Erdan in east Jerusalem: Our sovereignty begins here

Erdan was in the area’s Jewish neighborhoods on Sunday, along with Jerusalem District Police Commander Maj.- Gen. Yoram Halevy, meeting with residents.

PUBLIC SECURITY MINISTER Gilad Erdan points to the Temple Mount during a tour of a Jewish neighborhood in east Jerusalem yesterday (photo credit: PUBLIC SECURITY MINISTRY)
PUBLIC SECURITY MINISTER Gilad Erdan points to the Temple Mount during a tour of a Jewish neighborhood in east Jerusalem yesterday
(photo credit: PUBLIC SECURITY MINISTRY)
On a tour of east Jerusalem, Public Security Minister Gilad Erdan praised the Jewish families residing there for understanding the significance of living in the area under dispute.
“I am excited each time to see the Jewish families here, who understand something that we should all understand: Our sovereignty in the State of Israel and the Land of Israel begins here,” he said.
Erdan was in the area’s Jewish neighborhoods on Sunday, along with Jerusalem District Police Commander Maj.- Gen.

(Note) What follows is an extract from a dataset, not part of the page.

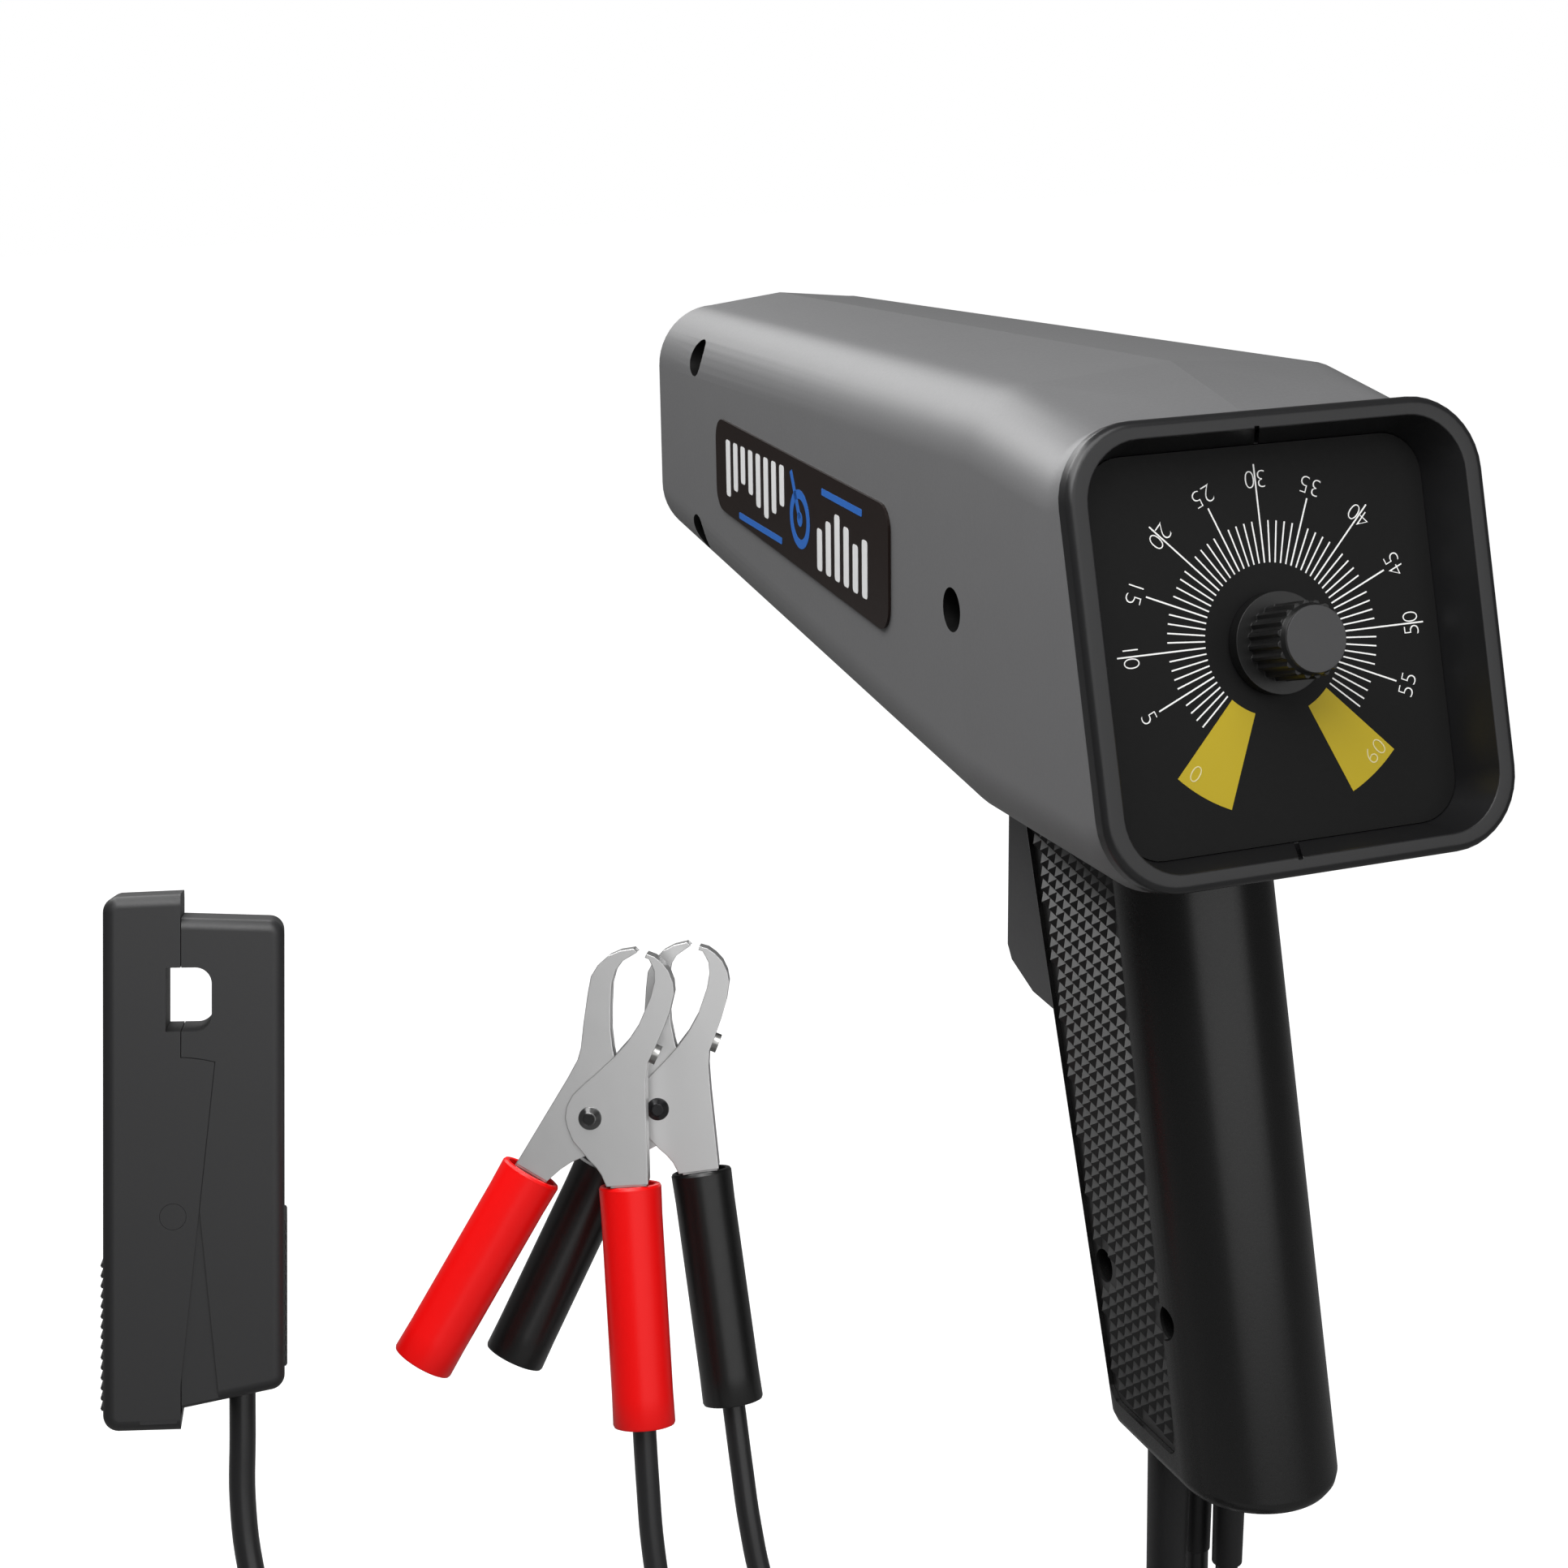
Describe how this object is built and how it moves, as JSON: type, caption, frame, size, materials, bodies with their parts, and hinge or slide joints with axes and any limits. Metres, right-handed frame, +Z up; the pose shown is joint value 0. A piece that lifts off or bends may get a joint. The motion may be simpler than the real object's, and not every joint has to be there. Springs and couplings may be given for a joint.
{
  "type": "timing light",
  "caption": "Pistol-grip automotive timing light with a rear advance dial, barrel lens, trigger, spark-lead pickup and red and black battery clips on long leads.",
  "frame": {"origin": "middle of the pistol grip, at half its width, on the line down the middle of the handle", "axes": "+Y along the barrel towards the lens, +Z up, +X to the right of someone aiming the light"},
  "size_m": [0.2573, 0.3176, 0.2985],
  "materials": {
    "barrel_grey": "fine textured moulding",
    "rim_grey": "satin moulding",
    "dial_black": "printed dial, white scale and yellow end bands",
    "label_film": null,
    "knob_black": "satin",
    "knob_grey": "satin",
    "steel": "satin",
    "spring_steel": "bright wire",
    "clear_lens": "clear, polished",
    "reflector_chrome": "vacuum metallised",
    "xenon_glass": "clear tube",
    "board_green": "solder mask",
    "can_blue": "sleeved can",
    "winding": "taped winding",
    "grip_black": "satin",
    "knurl_black": "pyramid knurl",
    "trigger_grey": "satin",
    "switch_black": "satin",
    "screw_steel": "blackened",
    "gland_rubber": "matte",
    "lead_black": "satin cable jacket",
    "tie_black": "nylon",
    "pickup_black": "satin",
    "ferrite": "sintered grey",
    "clip_steel": "bright plated sheet",
    "rivet_chrome": "polished",
    "rivet_dark": "dark",
    "sleeve_red": "vinyl dip",
    "sleeve_black": "vinyl dip"
  },
  "bodies": {
    "gun": {"housing_left": "barrel_grey", "housing_right": "barrel_grey", "bezel": "rim_grey", "dial_plate": "dial_black", "label_left": "label_film", "label_right": "label_film", "pot_body": "steel", "pot_nut": "steel", "lens_ring": "rim_grey", "lens": "clear_lens", "reflector": "reflector_chrome", "flash_tube": "xenon_glass", "pcb": "board_green", "capacitor": "can_blue", "transformer": "winding", "handle_left": "grip_black", "handle_right": "grip_black", "grip_panel_left": "knurl_black", "grip_panel_right": "knurl_black", "switch_housing": "trigger_grey", "trigger_pin": "steel", "trigger_spring": "spring_steel", "microswitch": "switch_black", "housing_screws": "screw_steel", "handle_screws": "screw_steel", "cable_gland": "gland_rubber", "pickup_lead_drop": "lead_black", "pickup_lead_coil": "lead_black", "pickup_lead_rise": "lead_black", "red_lead_drop": "lead_black", "red_lead_coil": "lead_black", "red_lead_rise": "lead_black", "black_lead_drop": "lead_black", "black_lead_coil": "lead_black", "black_lead_rise": "lead_black", "cord_ties": "tie_black", "pickup_body": "pickup_black", "pickup_pin": "pickup_black", "pickup_spring": "spring_steel", "core_fixed": "ferrite", "red_jaw_fixed": "clip_steel", "red_rivet": "rivet_chrome", "red_spring": "spring_steel", "red_sleeve_fixed": "sleeve_red", "black_jaw_fixed": "clip_steel", "black_rivet": "rivet_dark", "black_spring": "spring_steel", "black_sleeve_fixed": "sleeve_black", "terminal_screws": "steel"},
    "dial_knob": {"knob": "knob_black", "knob_cap": "knob_grey", "pot_shaft": "steel"},
    "trigger_lever": {"trigger": "trigger_grey"},
    "pickup_jaw": {"pickup_lever": "pickup_black", "core_moving": "ferrite"},
    "red_clip_jaw": {"red_jaw_moving": "clip_steel", "red_sleeve_moving": "sleeve_red"},
    "black_clip_jaw": {"black_jaw_moving": "clip_steel", "black_sleeve_moving": "sleeve_black"}
  },
  "joints": [
    {"name": "knob_turn", "type": "hinge", "parent": "gun", "child": "dial_knob", "pos_m": [0, -0.028, 0.115], "axis": [0, -0.9588, 0.284], "range_deg": [-135, 135]},
    {"name": "trigger_squeeze", "type": "hinge", "parent": "gun", "child": "trigger_lever", "pos_m": [0, 0.0595, 0.0705], "axis": [-1, 0, 0], "range_deg": [0, 5], "stiffness_Nm_per_rad": 0.6, "springref_deg": -4.58, "deforming": ["trigger_spring"]},
    {"name": "pickup_open", "type": "hinge", "parent": "gun", "child": "pickup_jaw", "pos_m": [-0.1892, 0.0583, 0.0045], "axis": [-0.186, -0.9392, 0.2888], "range_deg": [0, 11], "stiffness_Nm_per_rad": 1, "springref_deg": -11.46, "deforming": ["pickup_spring"]},
    {"name": "red_clip_open", "type": "hinge", "parent": "gun", "child": "red_clip_jaw", "pos_m": [-0.1136, 0.0334, 0.0201], "axis": [-0.3525, -0.8879, 0.2957], "range_deg": [0, 20], "stiffness_Nm_per_rad": 0.8, "springref_deg": -17.19, "deforming": ["red_spring"]},
    {"name": "black_clip_open", "type": "hinge", "parent": "gun", "child": "black_clip_jaw", "pos_m": [-0.0962, 0.0448, 0.0143], "axis": [-0.3525, -0.8879, 0.2957], "range_deg": [0, 20], "stiffness_Nm_per_rad": 0.8, "springref_deg": -17.19, "deforming": ["black_spring"]}
  ]
}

Yoram Halevy, meeting with residents and discussing options to improve the security of their communities.
During the tour, Erdan visited Ma’aleh Hazeitim on the Mount of Olives, Kidmat Zion, between Abu Dis and Jebl Mukaber, and Kfar Hateimanim in Silwan, where he was accompanied by Mati Dan, chairman of the rightwing organization Ateret Cohanim.
“The Jewish settlement in east Jerusalem is placed right on the biblical site of Jerusalem and watches Temple Mount, the holiest place to the Jewish people,” Erdan added.
It was reported that the minister is advancing a NIS 1.2 billion plan to strengthen the security infrastructure in Jerusalem, which includes adding 1,250 police officers to the capital, improving the salary of the officers and establishing a control center with thousands of “smart cameras,” which will be placed all over the Old City.
“I will continue to do everything that is in my power to make sure that every family that wants to come live here can do it and be safe,” Erdan said.
The visit came after Ateret Cohanim held a celebration Thursday marking the inauguration of a Torah scroll, in which 300 people attended.
The scroll is being housed in a Kfar Hateimanim synagogue.
The synagogue served the Yemenite community there until the 1929 riots, when the village was abandoned by its Jewish residents.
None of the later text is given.